Earning Potential and Career Trajectory
This is often the biggest differentiator for many people. Remote sales jobs, particularly in tech, are famous for their uncapped earning potential. Compensation is typically a base salary plus a significant commission or bonus structure. A high-performing Account Executive at a successful SaaS company can easily earn into the six figures, with top performers reaching much higher. Your income is a direct reflection of your performance. However, this also comes with risk; a few bad quarters can lead to financial strain and job insecurity. The career path usually progresses from a Business Development Representative (BDR) generating leads, to a Mid-Market Account Executive, and eventually to a Enterprise Account Executive handling the largest deals. Leadership roles include Sales Manager, Director of Sales, and VP of Sales.
Remote SaaS customer support roles offer more stability and predictability in income. Compensation is usually a straight salary or an hourly wage, sometimes with bonuses based on team performance or CSAT scores. The starting salary is often solid, but the ceiling for an individual contributor support role is generally lower than in sales. However, this field offers a deep and valuable career ladder. One can advance from Support Specialist to Senior Specialist, then to Team Lead or Support Manager. From there, paths diverge into highly specialized and well-compensated roles such as Support Engineer, Technical Account Manager, or into leadership as Director of Customer Support. Another common and lucrative path is moving into the Customer Success domain, which is more proactive and strategic, focused on ensuring clients achieve their desired outcomes, often with a revenue-based component.

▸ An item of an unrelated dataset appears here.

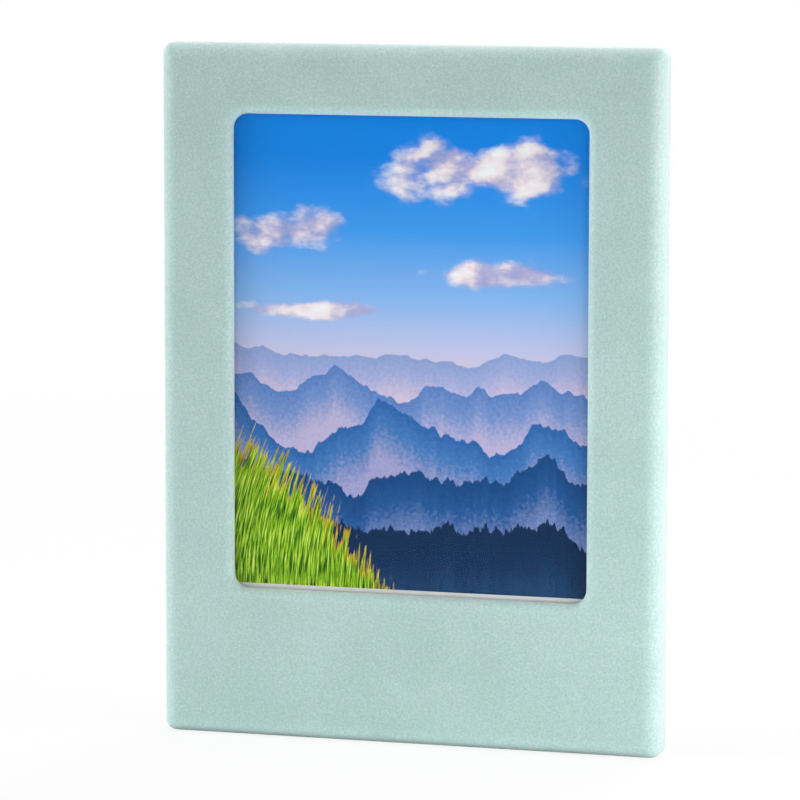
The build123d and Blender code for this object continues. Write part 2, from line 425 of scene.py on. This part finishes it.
mountains = {
    # each range: level, swing, length, tree height, seed, tones from ridge to haze, depth of the full haze
    "ranges": [
        (5.5 * mm, 4.5 * mm, 17 * mm, 0.05 * mm, 3.1, ("#8FA5D8", "#A9B1DF", "#DCC8DF"), 6 * mm),
        (1.0 * mm, 6.5 * mm, 14 * mm, 0.10 * mm, 8.4, ("#5B83C6", "#7B97D0", "#C3B7DA"), 7 * mm),
        (-4.5 * mm, 7.5 * mm, 12 * mm, 0.35 * mm, 15.7, ("#2A66AE", "#4A7EBF", "#A7A5D0"), 8 * mm),
        (-11 * mm, 7.0 * mm, 13 * mm, 0.70 * mm, 23.2, ("#0F457F", "#22599A", "#7D8FC2"), 9 * mm),
        (-18 * mm, 6.0 * mm, 15 * mm, 1.20 * mm, 31.6, ("#07294F", "#0B3159", "#24517F"), 11 * mm),
    ],
    "tonePlaces": (0.0, 0.45, 1.0),  # where on the way down to the haze each of the three tones stands
    "edge": 0.12 * mm,
    "ridge": {"noise_dimensions": "1D", "Scale": 1.0, "Detail": 6.0, "Roughness": 0.5},
    "crowns": {"noise_dimensions": "1D", "Scale": 1.0, "Detail": 2.0, "Roughness": 0.7},
    "treeWidth": 0.75 * mm,
    "forest": {"Scale": 1 / (0.5 * mm), "Detail": 5.0, "Roughness": 0.65},
    "forestDepth": 0.45,
}

grass = {
    "foot": -26 * mm,
    "tall": 25 * mm,         # at the left edge, falling away to the right
    "reach": (-25 * mm, 13 * mm),
    "tuft": 11 * mm,
    "edge": 0.5 * mm,
    "lean": 7 * mm,
    "curve": 2.0,            # 1 for straight blades, more for blades that bend towards the tip
    "blade": (0.42 * mm, 5.5 * mm, 1),
    "blades": {"Scale": 1.0, "Detail": 3.0, "Roughness": 0.6},
    "finer": (1.9, 1.6, 1),  # how much finer than the blades their streaks are
    "streaks": {"Scale": 1.0, "Detail": 4.0, "Roughness": 0.6},
    "streakSpan": (0.32, 0.68),
    "tints": [(0.0, "#12300F"), (0.30, "#3B6F14"), (0.52, "#7DB31B"), (0.72, "#B4D933"), (1.0, "#E2EE78")],
    "seedHead": "#E9AE2B",
    "seedHeadDepth": 2.6 * mm,
    "seedHeadShare": 0.9,
}


def addClumps(tree, place, clumps):
    # 1 in the middle of each ellipse, 0 on its edge; where ellipses meet, the stronger counts
    level = None
    for (x, z), halfWidth, halfHeight in clumps:
        local = addNode(tree, "ShaderNodeMapping", {
            "vector_type": "TEXTURE",
            "Location": (x, 0, z),
            "Scale": (halfWidth, 1, halfHeight),
        }, {"Vector": place})
        reach = addNode(tree, "ShaderNodeVectorMath", {"operation": "LENGTH"}, {0: local.outputs["Vector"]})
        clump = addNode(tree, "ShaderNodeMath", {"operation": "SUBTRACT", 0: 1.0},
                        {1: reach.outputs["Value"]})
        links = {0: clump.outputs[0]} if level is None else {0: clump.outputs[0], 1: level}
        level = addNode(tree, "ShaderNodeMath", {"operation": "MAXIMUM", 1: -1.0}, links).outputs[0]
    return level


def addOver(tree, mask, under, over):
    # lays one colour over another where the mask is 1
    return addNode(tree, "ShaderNodeMix", {"data_type": "RGBA"}, {0: mask, 6: under, 7: over}).outputs[2]


def paintSky(tree, s, flat, z):
    rise = addNode(tree, "ShaderNodeMapRange", {"From Min": s["foot"], "From Max": s["head"]}, {"Value": z})
    air = addNode(tree, "ShaderNodeValToRGB", {"stops": s["tints"]}, {"Fac": rise.outputs["Result"]})
    wide = addNode(tree, "ShaderNodeVectorMath", {"operation": "MULTIPLY", 1: (1 / s["stretch"], 1, 1)},
                   {0: flat})
    sunside = addNode(tree, "ShaderNodeVectorMath", {"operation": "ADD", 1: s["sunward"]},
                      {0: wide.outputs[0]})
    puff = addNode(tree, "ShaderNodeTexNoise", s["billow"], {"Vector": wide.outputs[0]})
    puffSun = addNode(tree, "ShaderNodeTexNoise", s["billow"], {"Vector": sunside.outputs[0]})
    thick = addNode(tree, "ShaderNodeMath", {"operation": "MULTIPLY_ADD", 1: s["gather"]},
                    {0: addClumps(tree, flat, s["clouds"]), 2: puff.outputs["Fac"]})
    wisp, full = s["edge"]
    cover = addNode(tree, "ShaderNodeMapRange", {
        "interpolation_type": "SMOOTHSTEP", "From Min": wisp, "From Max": full,
    }, {"Value": thick.outputs[0]})
    slope = addNode(tree, "ShaderNodeMath", {"operation": "SUBTRACT"},
                    {0: puff.outputs["Fac"], 1: puffSun.outputs["Fac"]})
    shaded, sunny = s["relief"]
    lit = addNode(tree, "ShaderNodeMapRange", {"From Min": shaded, "From Max": sunny},
                  {"Value": slope.outputs[0]})
    cloud = addNode(tree, "ShaderNodeValToRGB", {"stops": s["shades"]}, {"Fac": lit.outputs["Result"]})
    return addOver(tree, cover.outputs["Result"], air.outputs["Color"], cloud.outputs["Color"])


def paintRange(tree, m, mountainRange, under, flat, x, z):
    level, swing, length, trees, seed, tones, haze = mountainRange
    along = addNode(tree, "ShaderNodeMath", {"operation": "MULTIPLY_ADD", 1: 1 / length, 2: seed}, {0: x})
    ridge = addNode(tree, "ShaderNodeTexNoise", m["ridge"], {"W": along.outputs[0]})
    top = addNode(tree, "ShaderNodeMath", {"operation": "MULTIPLY_ADD", 1: 2 * swing, 2: level - swing},
                  {0: ridge.outputs["Fac"]})
    treeStep = addNode(tree, "ShaderNodeMath", {"operation": "DIVIDE", 1: m["treeWidth"]}, {0: x})
    crowns = addNode(tree, "ShaderNodeTexNoise", m["crowns"], {"W": treeStep.outputs[0]})
    top = addNode(tree, "ShaderNodeMath", {"operation": "MULTIPLY_ADD", 1: 2 * trees},
                  {0: crowns.outputs["Fac"], 2: top.outputs[0]})
    below = addNode(tree, "ShaderNodeMath", {"operation": "SUBTRACT"}, {0: top.outputs[0], 1: z})
    mask = addNode(tree, "ShaderNodeMapRange", {"From Max": m["edge"]}, {"Value": below.outputs[0]})
    sunk = addNode(tree, "ShaderNodeMapRange", {"From Max": haze}, {"Value": below.outputs[0]})
    forest = addNode(tree, "ShaderNodeTexNoise", m["forest"], {"Vector": flat})
    patch = addNode(tree, "ShaderNodeMapRange", {
        **noiseSpan, "To Min": -m["forestDepth"] / 2, "To Max": m["forestDepth"] / 2,
    }, {"Value": forest.outputs["Fac"]})
    tone = addNode(tree, "ShaderNodeMath", {"operation": "ADD"},
                   {0: sunk.outputs["Result"], 1: patch.outputs["Result"]})
    slopes = addNode(tree, "ShaderNodeValToRGB", {"stops": list(zip(m["tonePlaces"], tones))},
                     {"Fac": tone.outputs[0]})
    return addOver(tree, mask.outputs["Result"], under, slopes.outputs["Color"])


def paintGrass(tree, g, under, x, z):
    left, right = g["reach"]
    head = g["foot"] + g["tall"]
    up = addNode(tree, "ShaderNodeMapRange", {"From Min": g["foot"], "From Max": head}, {"Value": z})
    bend = addNode(tree, "ShaderNodeMath", {"operation": "POWER", 1: g["curve"]}, {0: up.outputs["Result"]})
    bent = addNode(tree, "ShaderNodeMath", {"operation": "MULTIPLY_ADD", 1: -g["lean"]},
                   {0: bend.outputs[0], 2: x})
    stems = addNode(tree, "ShaderNodeCombineXYZ", None, {"X": bent.outputs[0], "Y": z})
    stems = addNode(tree, "ShaderNodeVectorMath", {"operation": "DIVIDE", 1: g["blade"]},
                    {0: stems.outputs[0]})
    blades = addNode(tree, "ShaderNodeTexNoise", g["blades"], {"Vector": stems.outputs[0]})
    bank = addNode(tree, "ShaderNodeMapRange", {
        "interpolation_type": "SMOOTHSTEP", "From Min": left, "From Max": right,
        "To Min": head - g["tuft"] / 2, "To Max": g["foot"] - g["tuft"],
    }, {"Value": x})
    top = addNode(tree, "ShaderNodeMath", {"operation": "MULTIPLY_ADD", 1: 2 * g["tuft"]},
                  {0: blades.outputs["Fac"], 2: bank.outputs["Result"]})
    top = addNode(tree, "ShaderNodeMath", {"operation": "SUBTRACT", 1: g["tuft"]}, {0: top.outputs[0]})
    below = addNode(tree, "ShaderNodeMath", {"operation": "SUBTRACT"}, {0: top.outputs[0], 1: z})
    mask = addNode(tree, "ShaderNodeMapRange", {"From Max": g["edge"]}, {"Value": below.outputs[0]})
    fine = addNode(tree, "ShaderNodeVectorMath", {"operation": "MULTIPLY", 1: g["finer"]},
                   {0: stems.outputs[0]})
    streaks = addNode(tree, "ShaderNodeTexNoise", g["streaks"], {"Vector": fine.outputs[0]})
    dark, light = g["streakSpan"]
    tone = addNode(tree, "ShaderNodeMapRange", {"From Min": dark, "From Max": light},
                   {"Value": streaks.outputs["Fac"]})
    green = addNode(tree, "ShaderNodeValToRGB", {"stops": g["tints"]}, {"Fac": tone.outputs["Result"]})
    tips = addNode(tree, "ShaderNodeMapRange", {
        "From Max": g["seedHeadDepth"], "To Min": g["seedHeadShare"], "To Max": 0.0,
    }, {"Value": below.outputs[0]})
    gold = addNode(tree, "ShaderNodeRGB")
    gold.outputs[0].default_value = hexToLinear(g["seedHead"])
    green = addOver(tree, tips.outputs["Result"], green.outputs["Color"], gold.outputs[0])
    return addOver(tree, mask.outputs["Result"], under, green)


def makePicture(m):
    material, tree = newMaterial("instantFilmPicture")
    place = addNode(tree, "ShaderNodeTexCoord").outputs["Object"]
    flat = addNode(tree, "ShaderNodeVectorMath", {"operation": "MULTIPLY", 1: (1, 0, 1)},
                   {0: place}).outputs[0]
    split = addNode(tree, "ShaderNodeSeparateXYZ", None, {0: flat})
    x, z = split.outputs["X"], split.outputs["Z"]
    view = paintSky(tree, sky, flat, z)
    for mountainRange in mountains["ranges"]:
        view = paintRange(tree, mountains, mountainRange, view, flat, x, z)
    view = paintGrass(tree, grass, view, x, z)
    film = addNode(tree, "ShaderNodeBsdfPrincipled", {
        "Roughness": m["roughness"],
        "IOR": m["ior"],
        "Specular IOR Level": m["glare"],
    }, {"Base Color": view})
    addNode(tree, "ShaderNodeOutputMaterial", None, {"Surface": film.outputs["BSDF"]})
    return material


dress(["print_picture"], makePicture(pictureFilm))
print("picture dressed")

A Day in the Life: Workflow and Pressure
Imagine a typical Tuesday. For our remote sales professional, the day starts by reviewing their pipeline and prioritizing the hottest leads. They might have two live product demos scheduled with potential clients, each requiring hours of preparation and research. Between these meetings, they are blocks of “prospecting time” – sending a high volume of personalized emails and making cold calls, facing constant rejection. The pressure is palpable and cyclical; it resets every month or quarter as a new quota looms. The win of closing a major deal is an incredible high, but the stress of an empty pipeline is a constant motivator (or source of anxiety). Their work is asynchronous in the sense that they manage their own time, but it’s driven by the need to hit numbers.
For our remote SaaS customer support specialist, the day begins by checking the ticket queue that built up overnight. They triage issues based on urgency and complexity. They might spend the morning hopping between live chat conversations, helping frustrated users in real-time, and writing detailed email responses to more technical problems. Their afternoon could involve a Zoom call with a customer to visually guide them through a setup process and then document the solution in the company’s knowledge base for future reference. The pressure is different; it’s about efficiency, accuracy, and maintaining a calm, helpful demeanor even when dealing with angry customers. The workflow is more reactive and task-oriented, governed by the constant inflow of customer requests. The wins are smaller but frequent—the sincere “thank you” from a customer you just helped, a perfect CSAT score, solving a puzzle that stumped everyone else.
Long-Term Growth and Future-Proofing
Both career paths offer strong long-term prospects but in different ways. Sales experience is universally valuable and transferable across industries. The ability to generate revenue is the lifeblood of any company, making skilled sales professionals always in demand. The skills you build—resilience, negotiation, persuasion—are elite life skills. However, the field can be volatile, with teams often being the first restructured during economic downturns. Furthermore, the “always-on” hustle culture can lead to burnout if not managed carefully.
Customer support provides a deep, foundational understanding of a company’s product and its customers. This knowledge is incredibly powerful and can be a springboard to numerous other departments like Product Management, Marketing, Quality Assurance, or Customer Success. As businesses continue to compete on customer experience, the role of support is becoming more strategic, not less. It is a somewhat more “future-proof” role in the sense that human empathy and complex problem-solving are difficult to automate fully. While AI will handle more routine queries, it will elevate human support agents to tackle more sophisticated and high-value issues. The risk of burnout exists here too, often stemming from emotional labor and dealing with negative customer interactions.
Making the Choice: Key Questions to Ask Yourself
So, which remote career path is right for you? Ask yourself these questions:
- What is your relationship with pressure? Do you thrive under the adrenaline of a quota (Sales), or do you prefer the steady, task-oriented pressure of a ticket queue (Support)?
- How do you handle rejection? Can you hear “no” 50 times a day and still make the 51st call with enthusiasm (Sales), or would you prefer to be in a role where people are grateful for your help (Support)?
- What is your primary motivation? Is it uncapped financial gain and winning (Sales), or is it mastering a product, solving puzzles, and helping others (Support)?
- How do you communicate? Are you persuasive and influential, focused on closing a deal (Sales), or are you a teacher and an empath, focused on clarity and reassurance (Support)?
There is no right or wrong answer, only what is right for you. The best choice is one that aligns with your natural inclinations, so you don’t have to fight your personality every single day at work.
Conclusion
The choice between a remote sales job and a remote SaaS customer support career is a choice between two different engines of a business: one drives revenue, and the other fuels retention. Sales offers a high-risk, high-reward path for the competitive and resilient individual who is motivated by financial gain and the thrill of the chase. Support offers a stable, rewarding path for the empathetic problem-solver who derives satisfaction from helping others and building deep product expertise. Both are critical, valuable, and offer fantastic remote opportunities. By honestly assessing your skills, personality, and goals, you can choose the path that will not just offer you a job, but a fulfilling and successful long-term career.